The exact cause of all these structures has me scratching my head, though. The eye-shaped oval in particular is weird. I’d expect that to be an ellipse, a circle of expanding material seen at an angle (like looking at a water glass from an angle makes the circular opening appear like an ellipse). However, in this case it has sharper cusps on the left and right. That might simply be due to a weird perspective; the gas here is thin, and you can see through it, so you’re seeing the front and back side of the nebula on top of each other.

So that wide open structure on the outside is probably much like the inner, bright butterfly structure. Perhaps it’s just older and has had more time to spread out. If that’s the case, I see at least three such structures here, which hints that the dying star has had a lot of increased activity over the years.

And this I find particularly interesting: Just outside the central bright point marking the star’s position, you can see two parallel circular features, one just above and one just below the star. That reminds me very strongly of NGC 1514, another planetary nebula:

NGC 1514, seen here using the WISE observatory in infrared, is one of my candidates for Weirdest Thing in the Sky.

NASA/JPL-Caltech

As I wrote then, such features aren’t well-understood. What shapes them, why are they on opposite sides of the star like that, why are they so bright? It’s not clear.

Actually, there’s a lot that’s not well known about this object. We’re not even sure of its distance! Various methods to measure that yield wildly different results; everything from 7,500 light-years to more than 25,000 light-years! I suspect it’s probably on the closer end of that range, but who knows?

Here’s another interesting thing: This nebula is young. Measuring the speed of the expansion of the features and then tracing that back,* the age of the nebula is probably more than 1,000 years. That’s consistent with what we know about such objects; the gas is thrown out pretty quickly, and the planetary nebula stage of a dying star lasts millennia at most. The expanding gas becomes too thin and too distant for the star to light up, and the nebula fades.
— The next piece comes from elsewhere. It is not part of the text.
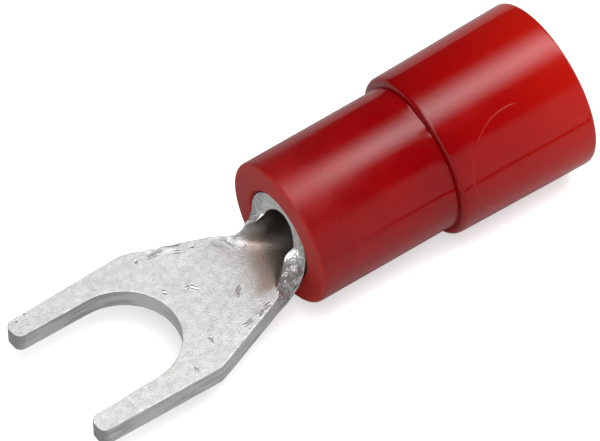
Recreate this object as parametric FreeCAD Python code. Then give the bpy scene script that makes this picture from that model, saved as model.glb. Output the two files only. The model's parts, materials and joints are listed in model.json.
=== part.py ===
import FreeCAD, Part
import math
import os

# An insulated fork terminal for an M4 stud and wire of 0.5 to 1.5 square millimetres.
# It is two pieces: a fork and crimp barrel blanked and rolled from one copper sheet, with its
# seam brazed shut, and a plastic sleeve pressed over the barrel.
# Millimetres. The origin is on the stud's axis at the underside of the tongue. +X runs from the
# stud towards the wire, +Z points up out of the sheet, and the part is symmetric about Y.

# Sheet that the fork and the barrel are made of
SHEET_THICKNESS = 0.8
BLANKED_EDGE_ROUNDING = 0.07

# Fork, seen from above
SLOT_WIDTH = 4.3
SLOT_MOUTH_WIDENING = 0.1
TINE_TIP_WIDTH = 0.87
TINE_SHOULDER_WIDTH = 1.0
TINE_REACH = 2.95
SHOULDER_REACH = 2.15
TIP_CORNER_ROUNDING = 0.25
SHOULDER_ROUNDING = 0.45

# Neck, where the flat tongue curls up into the round barrel
NECK_START_REACH = 5.5
NECK_START_WIDTH = 3.62
NECK_LENGTH = 1.3
NECK_SECTION_COUNT = 5
SECTION_POINT_COUNT = 5
NEARLY_FLAT = 0.001
# The neck's ends run into the tongue and the barrel, just inside their skins, to join cleanly
NECK_OVERLAP = 0.3
NECK_INSET = 0.01

# Crimp barrel
CONDUCTOR_BORE = 1.7
BARREL_LENGTH = 6.1
BARREL_ENTRY_CHAMFER = 0.2
BARREL_OUTER_CHAMFER = 0.1
SERRATION_COUNT = 3
SERRATION_PITCH = 1.3
SERRATION_WIDTH = 0.4
SERRATION_DEPTH = 0.1

# Sleeve
SLEEVE_CLEARANCE = 0.03
SLEEVE_FRONT_WALL = 1.12
SLEEVE_STEP_HEIGHT = 0.34
SLEEVE_MOUTH_WALL = 0.74
SLEEVE_STEP_DISTANCE = 5.85
SLEEVE_LENGTH = 11.6
SLEEVE_FRONT_ROUNDING = 0.3
SLEEVE_BORE_CHAMFER = 0.2
SLEEVE_STEP_ROUNDING = 0.12
SLEEVE_REAR_ROUNDING = 0.15
THROAT_LENGTH = 0.3
THROAT_CLEARANCE = 0.05
FUNNEL_LENGTH = 1.5
INSULATION_BORE = 5.0
MOUTH_CHAMFER = 0.2

# Worked out from the sizes above
SLOT_RADIUS = SLOT_WIDTH / 2
SLOT_MOUTH_HALF = (SLOT_WIDTH + SLOT_MOUTH_WIDENING) / 2
FORK_TIP_HALF = SLOT_MOUTH_HALF + TINE_TIP_WIDTH
FORK_SHOULDER_HALF = SLOT_RADIUS + TINE_SHOULDER_WIDTH
BORE_RADIUS = CONDUCTOR_BORE / 2
BARREL_RADIUS = BORE_RADIUS + SHEET_THICKNESS
AXIS_HEIGHT = BARREL_RADIUS
BARREL_FRONT_X = NECK_START_REACH + NECK_LENGTH
BARREL_REAR_X = BARREL_FRONT_X + BARREL_LENGTH
SLEEVE_FRONT_X = BARREL_FRONT_X
SLEEVE_REAR_X = SLEEVE_FRONT_X + SLEEVE_LENGTH
SEAT_RADIUS = BARREL_RADIUS + SLEEVE_CLEARANCE
SLEEVE_FRONT_RADIUS = SEAT_RADIUS + SLEEVE_FRONT_WALL
SLEEVE_STEP_RADIUS = SLEEVE_FRONT_RADIUS + SLEEVE_STEP_HEIGHT
MOUTH_RADIUS = INSULATION_BORE / 2
SLEEVE_REAR_RADIUS = MOUTH_RADIUS + SLEEVE_MOUTH_WALL

QUARTER_TURN = math.pi / 2
FULL_TURN_DEGREES = 360
SAME_PLACE = 1e-4


def vector(x, y, z=0.0):
    return FreeCAD.Vector(x, y, z)


def slot_tangent_point():
    """Return where the slot's wall on the +Y side leaves its round end."""
    mouth_distance = math.hypot(TINE_REACH, SLOT_MOUTH_HALF)
    mouth_angle = math.atan2(SLOT_MOUTH_HALF, -TINE_REACH)
    angle = mouth_angle - math.acos(SLOT_RADIUS / mouth_distance)
    return vector(SLOT_RADIUS * math.cos(angle), SLOT_RADIUS * math.sin(angle))


def mirrored(point):
    return vector(point.x, -point.y, point.z)


def tongue_blank():
    """Make the flat fork and tongue as they are blanked from the sheet, with sharp corners."""
    tip_outside = vector(-TINE_REACH, FORK_TIP_HALF)
    shoulder = vector(SHOULDER_REACH, FORK_SHOULDER_HALF)
    neck = vector(NECK_START_REACH, NECK_START_WIDTH / 2)
    tip_inside = vector(-TINE_REACH, SLOT_MOUTH_HALF)
    tangent = slot_tangent_point()
    slot_end = vector(SLOT_RADIUS, 0)
    side = [tip_inside, tip_outside, shoulder, neck]
    other_side = [mirrored(point) for point in reversed(side)]
    outside = [tangent] + side + other_side + [mirrored(tangent)]
    edges = [Part.LineSegment(a, b).toShape() for a, b in zip(outside, outside[1:])]
    edges.append(Part.Arc(mirrored(tangent), slot_end, tangent).toShape())
    outline = Part.Wire(Part.__sortEdges__(edges))
    return Part.Face(outline).extrude(vector(0, 0, SHEET_THICKNESS))


def upright_edges(shape, reach, half_width):
    """Find the vertical edges at a distance along X and at a distance either side of the middle."""
    found = []
    for edge in shape.Edges:
        first = edge.Vertexes[0].Point
        last = edge.Vertexes[-1].Point
        upright = abs(first.x - last.x) < SAME_PLACE and abs(first.y - last.y) < SAME_PLACE
        placed = abs(first.x - reach) < SAME_PLACE and abs(abs(first.y) - half_width) < SAME_PLACE
        if upright and placed and abs(first.z - last.z) > SAME_PLACE:
            found.append(edge)
    return found


def rim_edges(shape):
    """Find the edges round the top and the underside, apart from those where the neck begins."""
    found = []
    for edge in shape.Edges:
        box = edge.BoundBox
        flat = box.ZLength < SAME_PLACE
        at_neck = box.XMin > NECK_START_REACH - SAME_PLACE
        if flat and not at_neck:
            found.append(edge)
    return found


def tongue():
    """Make the flat fork and tongue with rounded corners and softened blanked edges."""
    blank = tongue_blank()
    tip_corners = upright_edges(blank, -TINE_REACH, FORK_TIP_HALF)
    tip_corners += upright_edges(blank, -TINE_REACH, SLOT_MOUTH_HALF)
    blank = blank.makeFillet(TIP_CORNER_ROUNDING, tip_corners)
    shoulders = upright_edges(blank, SHOULDER_REACH, FORK_SHOULDER_HALF)
    blank = blank.makeFillet(SHOULDER_ROUNDING, shoulders)
    return blank.makeFillet(BLANKED_EDGE_ROUNDING, rim_edges(blank))


def bend(points):
    """Draw one smooth line through points on the sheet's skin."""
    curve = Part.BSplineCurve()
    curve.interpolate(points)
    return curve.toShape()


def curled_section(x, half_width, rise):
    """Draw the sheet bent to an arc that ends at the given half width and height."""
    outer_radius = (half_width ** 2 + rise ** 2) / (2 * rise)
    wrap = math.atan2(half_width, outer_radius - rise)
    last = SECTION_POINT_COUNT - 1
    angles = [wrap * (2 * number / last - 1) for number in range(SECTION_POINT_COUNT)]

    def skin(radius, skin_angles):
        return [
            vector(x, radius * math.sin(angle), outer_radius - radius * math.cos(angle))
            for angle in skin_angles
        ]

    outer = skin(outer_radius - NECK_INSET, angles)
    inner = skin(outer_radius - SHEET_THICKNESS + NECK_INSET, reversed(angles))
    return Part.Wire([
        bend(outer),
        Part.LineSegment(outer[-1], inner[0]).toShape(),
        bend(inner),
        Part.LineSegment(inner[-1], outer[0]).toShape(),
    ])


def neck():
    """Loft the sheet from flat to half a ring, its two walls rising in a quarter of an ellipse."""
    start_half = NECK_START_WIDTH / 2
    sections = [curled_section(NECK_START_REACH - NECK_OVERLAP, start_half, NEARLY_FLAT)]
    for number in range(NECK_SECTION_COUNT):
        turn = QUARTER_TURN * number / (NECK_SECTION_COUNT - 1)
        along = math.sin(turn)
        rise = NEARLY_FLAT + (AXIS_HEIGHT - NEARLY_FLAT) * (1 - math.cos(turn))
        narrowing = along * (2 - along)
        half_width = start_half + (BARREL_RADIUS - start_half) * narrowing
        sections.append(curled_section(NECK_START_REACH + NECK_LENGTH * along, half_width, rise))
    sections.append(curled_section(BARREL_FRONT_X + NECK_OVERLAP, BARREL_RADIUS, AXIS_HEIGHT))
    return Part.makeLoft(sections, True, False)


def revolved(outline):
    """Turn an outline of distances along X and radii round the barrel's axis."""
    points = [vector(x, 0, AXIS_HEIGHT + radius) for x, radius in outline]
    face = Part.Face(Part.makePolygon(points + points[:1]))
    return face.revolve(vector(0, 0, AXIS_HEIGHT), vector(1, 0, 0), FULL_TURN_DEGREES)


def serration(middle_x):
    """Return the outline of one groove that bites the wire, cut round the bore."""
    half_width = SERRATION_WIDTH / 2
    return [
        (middle_x + half_width, BORE_RADIUS),
        (middle_x, BORE_RADIUS + SERRATION_DEPTH),
        (middle_x - half_width, BORE_RADIUS),
    ]


def barrel():
    """Make the rolled barrel, with its serrated bore and its chamfered rear end."""
    outline = [
        (BARREL_FRONT_X, BORE_RADIUS),
        (BARREL_FRONT_X, BARREL_RADIUS),
        (BARREL_REAR_X - BARREL_OUTER_CHAMFER, BARREL_RADIUS),
        (BARREL_REAR_X, BARREL_RADIUS - BARREL_OUTER_CHAMFER),
        (BARREL_REAR_X, BORE_RADIUS + BARREL_ENTRY_CHAMFER),
        (BARREL_REAR_X - BARREL_ENTRY_CHAMFER, BORE_RADIUS),
    ]
    middle_x = BARREL_FRONT_X + BARREL_LENGTH / 2
    for number in range(SERRATION_COUNT):
        steps_from_middle = (SERRATION_COUNT - 1) / 2 - number
        outline += serration(middle_x + steps_from_middle * SERRATION_PITCH)
    return revolved(outline)


def fork_and_barrel():
    """Join the tongue, the neck and the barrel, which are one piece of sheet."""
    whole = tongue().fuse([neck(), barrel()])
    return whole.removeSplitter()


def ring_edges(shape, x, radius):
    """Find the circles round the barrel's axis at a distance along X and with a given radius."""
    found = []
    for edge in shape.Edges:
        box = edge.BoundBox
        placed = abs(box.XMin - x) < SAME_PLACE and abs(box.XMax - x) < SAME_PLACE
        sized = abs(box.ZMax - AXIS_HEIGHT - radius) < SAME_PLACE
        if placed and sized and len(edge.Vertexes) == 1:
            found.append(edge)
    return found


def insulating_sleeve():
    """Make the moulded sleeve: a snug seat, a throat, a funnel and a wide mouth for the wire."""
    throat_radius = BORE_RADIUS + THROAT_CLEARANCE
    step_x = SLEEVE_FRONT_X + SLEEVE_STEP_DISTANCE
    seat_end_x = BARREL_REAR_X + SLEEVE_CLEARANCE
    funnel_x = seat_end_x + THROAT_LENGTH
    outline = [
        (SLEEVE_FRONT_X, SEAT_RADIUS + SLEEVE_BORE_CHAMFER),
        (SLEEVE_FRONT_X, SLEEVE_FRONT_RADIUS),
        (step_x, SLEEVE_FRONT_RADIUS),
        (step_x, SLEEVE_STEP_RADIUS),
        (SLEEVE_REAR_X, SLEEVE_REAR_RADIUS),
        (SLEEVE_REAR_X, MOUTH_RADIUS + MOUTH_CHAMFER),
        (SLEEVE_REAR_X - MOUTH_CHAMFER, MOUTH_RADIUS),
        (funnel_x + FUNNEL_LENGTH, MOUTH_RADIUS),
        (funnel_x, throat_radius),
        (seat_end_x, throat_radius),
        (seat_end_x, SEAT_RADIUS),
        (SLEEVE_FRONT_X + SLEEVE_BORE_CHAMFER, SEAT_RADIUS),
    ]
    sleeve = revolved(outline)
    front_edge = ring_edges(sleeve, SLEEVE_FRONT_X, SLEEVE_FRONT_RADIUS)
    sleeve = sleeve.makeFillet(SLEEVE_FRONT_ROUNDING, front_edge)
    step_edge = ring_edges(sleeve, step_x, SLEEVE_STEP_RADIUS)
    sleeve = sleeve.makeFillet(SLEEVE_STEP_ROUNDING, step_edge)
    rear_edge = ring_edges(sleeve, SLEEVE_REAR_X, SLEEVE_REAR_RADIUS)
    return sleeve.makeFillet(SLEEVE_REAR_ROUNDING, rear_edge)


NODES = {
    "fork_and_barrel": fork_and_barrel,
    "insulating_sleeve": insulating_sleeve,
}

os.makedirs("parts", exist_ok=True)
for node_name, make_node in NODES.items():
    node_shape = make_node()
    node_shape.exportStep(os.path.join("parts", node_name + ".step"))
    print(node_name, "solids", len(node_shape.Solids), "valid", node_shape.isValid(),
          "volume", round(node_shape.Volume, 3))
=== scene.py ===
import json
import math

import bmesh
import bpy
from mathutils import Matrix, Vector, noise


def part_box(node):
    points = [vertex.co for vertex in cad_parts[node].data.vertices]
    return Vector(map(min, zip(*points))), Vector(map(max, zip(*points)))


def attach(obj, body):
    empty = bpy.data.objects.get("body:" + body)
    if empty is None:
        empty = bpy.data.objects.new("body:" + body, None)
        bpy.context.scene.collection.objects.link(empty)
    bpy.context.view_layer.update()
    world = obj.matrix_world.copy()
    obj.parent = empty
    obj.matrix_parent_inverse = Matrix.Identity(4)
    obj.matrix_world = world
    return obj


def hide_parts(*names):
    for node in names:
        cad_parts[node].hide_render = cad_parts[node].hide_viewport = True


# An insulated fork terminal. The tinned fork is one sheet: a flat fork, a neck that curls up and
# a rolled barrel. The red sleeve is one moulded tube with a step and a wide mouth for the wire.
# +X runs from the stud towards the wire, +Z points up out of the tongue. Lengths are in metres.

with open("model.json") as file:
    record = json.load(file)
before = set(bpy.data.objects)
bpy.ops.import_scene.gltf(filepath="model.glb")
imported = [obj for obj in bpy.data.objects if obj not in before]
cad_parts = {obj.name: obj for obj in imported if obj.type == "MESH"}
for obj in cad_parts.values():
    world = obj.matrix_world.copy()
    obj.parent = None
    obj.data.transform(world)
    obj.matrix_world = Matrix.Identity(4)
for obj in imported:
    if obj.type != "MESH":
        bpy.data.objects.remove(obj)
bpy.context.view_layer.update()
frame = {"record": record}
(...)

I love planetary nebulae; I studied them both for my master’s degree and Ph.D. Very little was known about them before the advent of digital cameras, they’re pretty faint and small. But now we have extremely sensitive detectors and telescopes like Hubble, capable of imaging their fantastic structures.

And one last thing: The images you see here of HB 12 were processed and constructed by Judy Schmidt, who likes to reprocess data from the Hubble Space Telescope and create beautiful images. Her work has been featured here on the blog many times, and you can also see her creations on her website and on her Flickr page. Follow her on Twitter to get the latest updates, too. We had a fun conversation about this nebula, and I hope she tackles more such objects in the future.

*It’s a bit like knowing how far you’ve driven knowing your speed and how long you’ve been on the road. If you know the size of the nebula and how quickly it’s expanding, working the math backwards gives you the age.